Reverse racism has been another popular subject for the ISU College Republicans. In a since-deleted tweet last December, the group seized on a fake story about a 13-year-old attacked for supporting Trump. “The worst thing, as whites become a minority in America, this will only get worse,” they tweeted. “Schools teach kids that white people are evil, and this is the consequence of it.”
Despite endorsing one of Congressman Steve King’s primary challengers, then-Woodbury County Supervisor Jeremy Taylor, last November, the group has consistently defended King against accusations of racism. In September 2018, the group shared a tweet from the congressman claiming that leftists were racially profiling “old white men.”
In one of several tweets supporting King’s false claim that the New York Times took him out of context when it quoted him suggesting that terms like “white nationalist” and “white supremacist” were not offensive, the ISU College Republicans encouraged its Twitter followers to read an article from a fringe Minnesota-based blog called Alpha News headlined, “Detestable Character Assassination.” The website has a history of publishing racist content; as Minneapolis alt-weekly City Pages summarized last fall, that’s included “painting random juvenile delinquency as anti-white racism, running a misleading op-ed about how much immigrants ‘cost’ taxpayers, and another suggesting the white nationalist terrorist bombing of the Bloomington mosque was a ‘hoax.’”
In February, the ISU College Republicans expressed support for an effort by one of King’s favorite far-right European leaders, the Hungarian autocrat Viktor Orban, to redesign government buildings in the interest of promoting nationalism and erasing the communist influence behind their bland designs. (Incidentally, the press release from the Iowa Federation of College Republicans that the ISU College Republicans endorsed in June 2018 included criticism of the state’s public universities for spending funds on “lavish buildings that are far more extravagant than any Iowan would expect or need.”)
None of the social media posts mentioned above received much attention, but another incident in March 2019 did. That month, a prominent white nationalist activist named Nick Fuentes visited ISU’s campus, claiming he’d been invited by both the ISU College Republicans and the unofficial student chapter of the conservative organization Turning Point USA. Met by protesters and ISU police at the building where he planned to speak, Fuentes relocated to the Tree of Oppression that the College Republicans had mocked on Facebook the previous year.
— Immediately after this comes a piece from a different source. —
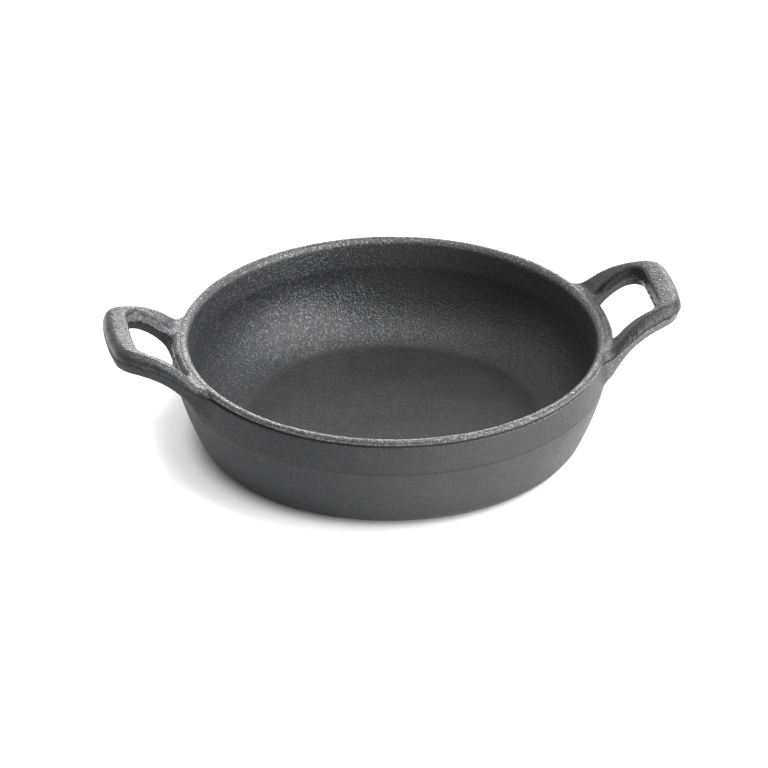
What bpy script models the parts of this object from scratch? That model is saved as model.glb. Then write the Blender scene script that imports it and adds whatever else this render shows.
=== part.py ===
"""Mini casserole dish: a round cast-iron bowl with two loop handles.

The origin is the centre of the flat underside. +Z is up, and the handles lie along X.
Every length is in metres. The bowl is one turned wall; each handle is a closed loop of
cross-sections that stands against the wall, with a pattern-maker's draft above and below
its parting line.
"""

import bpy
import bmesh
from math import acos, asin, cos, exp, hypot, pi, radians, sin, sqrt, tan
from mathutils import Matrix

# Bowl
RIM_RADIUS = 0.0700          # outside of the rim
HEIGHT = 0.0352              # flat underside to the top of the rim
RIM_THICKNESS = 0.0036
RIM_OUTER_ROUND = 0.0009
RIM_INNER_ROUND = 0.0024
CREASE_DROP = 0.0017         # top of the rim to the crease under it
CREASE_DEPTH = 0.00025
CREASE_WIDTH = 0.0008
PARTING_HEIGHT = 0.0234      # faint mould line round the wall, above the underside
PARTING_SWELL = 0.00045      # how far the wall stands out there beyond the rim
BASE_TAPER = 0.0082          # how far the wall would lean in from the mould line to the base
WALL_BELLY = 0.0006          # swell of the lower wall beyond a straight taper
FOOT_ROUND = 0.0076
FLOOR_THICKNESS = 0.0038
INSIDE_DRAFT = radians(6.0)
INSIDE_ROUND = 0.0200        # curve from the inner wall to the floor
FLOOR_EDGE_ANGLE = radians(6.0)

# Handles
SEAT_GAP = 0.0003            # between a handle and the wall it stands against
ROOT_WIDTH = 0.0500          # across both arms at the rim
TIP_WIDTH = 0.0338           # across the outer corners, before they are rounded
REACH = 0.0222               # rim to the outer corners
TIP_BOW = 0.0025             # how far the middle of the bar stands beyond its corners
OUTER_CORNER = 0.0066
ROOT_ARM = 0.0093            # width of an arm where the opening starts
TIP_ARM = 0.0048             # width of an arm where it meets the bar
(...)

Although then-ISU College Republicans President Jacob Minock had promoted Fuentes’ appearance to members in an email, the group later released a statement claiming they had been “misled” about his views and had no involvement in organizing the event themselves.
The statement quoted Anthony Labruna, the ISU College Republicans member and vice chairman of the Iowa Federation of College Republicans who was recruited by the White House in early March. “Everything he said last night were views that are not held by the Republican Party,” Labruna said, despite comments made by Fuentes about the “European texture” of the US that echoed views expressed for years by Steve King and other Republicans within Trump’s orbit.
Fuentes himself responded to the statement, claiming that the ISU College Republicans were directly involved in planning his visit to campus, “knowing full well my views,” and that Labruna “shook my hand last night after the speech and complimented me.”